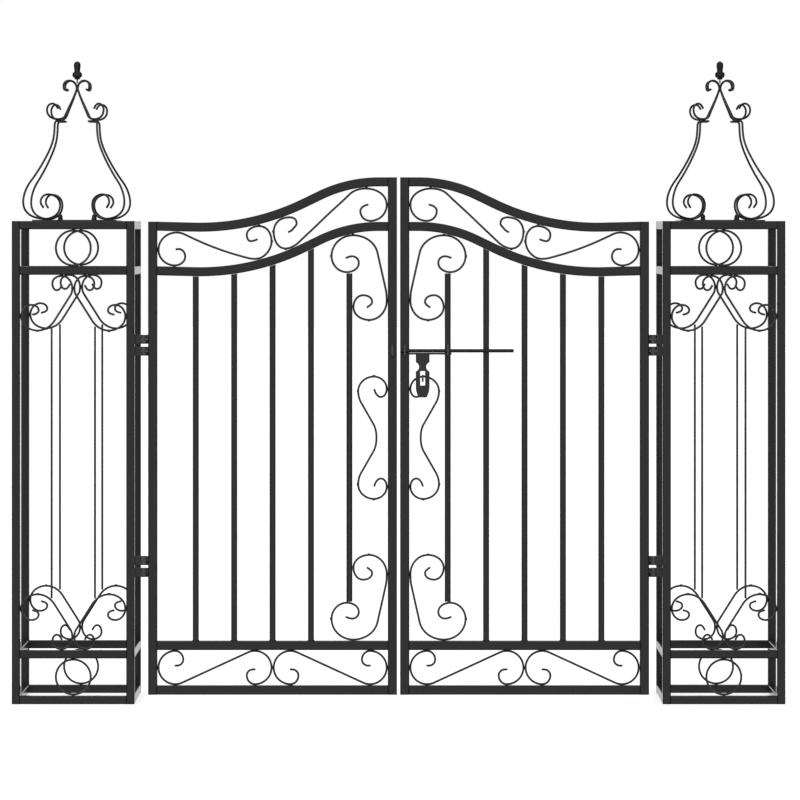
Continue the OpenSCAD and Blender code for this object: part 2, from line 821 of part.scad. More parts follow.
========
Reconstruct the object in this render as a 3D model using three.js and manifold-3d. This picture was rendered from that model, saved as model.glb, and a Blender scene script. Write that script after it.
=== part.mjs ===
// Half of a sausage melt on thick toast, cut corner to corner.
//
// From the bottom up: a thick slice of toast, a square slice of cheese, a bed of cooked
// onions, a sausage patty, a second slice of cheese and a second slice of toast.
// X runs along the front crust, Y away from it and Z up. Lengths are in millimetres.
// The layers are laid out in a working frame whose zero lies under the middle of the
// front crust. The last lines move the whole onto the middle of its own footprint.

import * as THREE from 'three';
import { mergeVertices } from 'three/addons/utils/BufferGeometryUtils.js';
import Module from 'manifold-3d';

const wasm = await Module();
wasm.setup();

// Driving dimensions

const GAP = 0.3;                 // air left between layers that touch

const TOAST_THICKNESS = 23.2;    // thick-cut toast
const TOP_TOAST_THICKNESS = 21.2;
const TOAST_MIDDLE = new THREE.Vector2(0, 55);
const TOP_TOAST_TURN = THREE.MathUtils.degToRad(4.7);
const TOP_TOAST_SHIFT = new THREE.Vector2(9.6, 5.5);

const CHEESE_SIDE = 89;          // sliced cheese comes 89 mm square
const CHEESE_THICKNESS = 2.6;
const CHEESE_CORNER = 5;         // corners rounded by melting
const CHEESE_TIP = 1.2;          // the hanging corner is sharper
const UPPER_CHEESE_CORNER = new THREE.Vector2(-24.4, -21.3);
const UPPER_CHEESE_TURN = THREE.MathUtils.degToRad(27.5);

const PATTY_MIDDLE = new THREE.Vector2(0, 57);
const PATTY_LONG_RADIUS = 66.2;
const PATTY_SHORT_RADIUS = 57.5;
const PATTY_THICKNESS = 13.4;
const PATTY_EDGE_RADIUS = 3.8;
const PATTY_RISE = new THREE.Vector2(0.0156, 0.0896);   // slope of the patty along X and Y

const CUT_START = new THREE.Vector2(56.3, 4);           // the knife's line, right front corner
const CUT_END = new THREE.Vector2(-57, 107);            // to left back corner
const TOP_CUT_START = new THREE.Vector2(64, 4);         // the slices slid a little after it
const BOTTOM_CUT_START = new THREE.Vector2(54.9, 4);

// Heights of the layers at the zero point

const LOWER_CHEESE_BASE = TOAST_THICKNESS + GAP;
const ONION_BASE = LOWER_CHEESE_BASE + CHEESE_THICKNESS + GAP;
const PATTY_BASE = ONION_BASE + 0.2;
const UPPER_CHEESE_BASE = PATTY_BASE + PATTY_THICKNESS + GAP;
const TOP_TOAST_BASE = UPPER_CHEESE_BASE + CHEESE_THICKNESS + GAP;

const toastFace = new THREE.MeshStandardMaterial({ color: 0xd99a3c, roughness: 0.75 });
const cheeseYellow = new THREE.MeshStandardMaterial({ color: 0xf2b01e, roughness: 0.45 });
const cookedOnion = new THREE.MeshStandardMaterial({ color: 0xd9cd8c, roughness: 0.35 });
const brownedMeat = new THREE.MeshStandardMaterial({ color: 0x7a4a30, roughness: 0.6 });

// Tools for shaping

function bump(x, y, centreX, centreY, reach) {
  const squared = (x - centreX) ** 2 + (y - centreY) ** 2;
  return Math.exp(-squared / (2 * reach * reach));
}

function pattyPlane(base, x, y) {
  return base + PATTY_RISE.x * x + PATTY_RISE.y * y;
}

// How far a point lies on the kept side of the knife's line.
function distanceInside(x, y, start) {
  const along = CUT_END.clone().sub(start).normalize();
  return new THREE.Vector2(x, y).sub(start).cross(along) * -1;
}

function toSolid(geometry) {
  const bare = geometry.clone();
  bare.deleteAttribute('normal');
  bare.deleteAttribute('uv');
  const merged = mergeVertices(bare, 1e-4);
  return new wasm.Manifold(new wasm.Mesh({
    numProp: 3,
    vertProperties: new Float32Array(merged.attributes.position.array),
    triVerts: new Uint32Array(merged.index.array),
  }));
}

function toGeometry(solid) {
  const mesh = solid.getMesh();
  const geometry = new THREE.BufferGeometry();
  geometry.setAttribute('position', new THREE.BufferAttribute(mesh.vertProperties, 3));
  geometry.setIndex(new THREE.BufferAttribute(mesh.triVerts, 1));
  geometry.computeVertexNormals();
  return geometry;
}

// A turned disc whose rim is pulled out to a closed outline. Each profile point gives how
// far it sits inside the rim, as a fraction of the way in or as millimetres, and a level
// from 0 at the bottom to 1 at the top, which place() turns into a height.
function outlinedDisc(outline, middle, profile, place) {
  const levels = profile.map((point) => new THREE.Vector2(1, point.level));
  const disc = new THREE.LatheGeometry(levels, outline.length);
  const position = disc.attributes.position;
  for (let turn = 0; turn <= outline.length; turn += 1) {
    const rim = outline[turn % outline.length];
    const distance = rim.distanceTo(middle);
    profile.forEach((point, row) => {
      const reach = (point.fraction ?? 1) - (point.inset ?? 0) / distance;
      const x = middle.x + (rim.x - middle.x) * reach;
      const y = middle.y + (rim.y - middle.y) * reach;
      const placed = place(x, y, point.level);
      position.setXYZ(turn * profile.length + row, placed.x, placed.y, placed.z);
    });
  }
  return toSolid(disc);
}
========
Give the number of lines where the string "after" occurs, without any further text.

Answer to this task:
2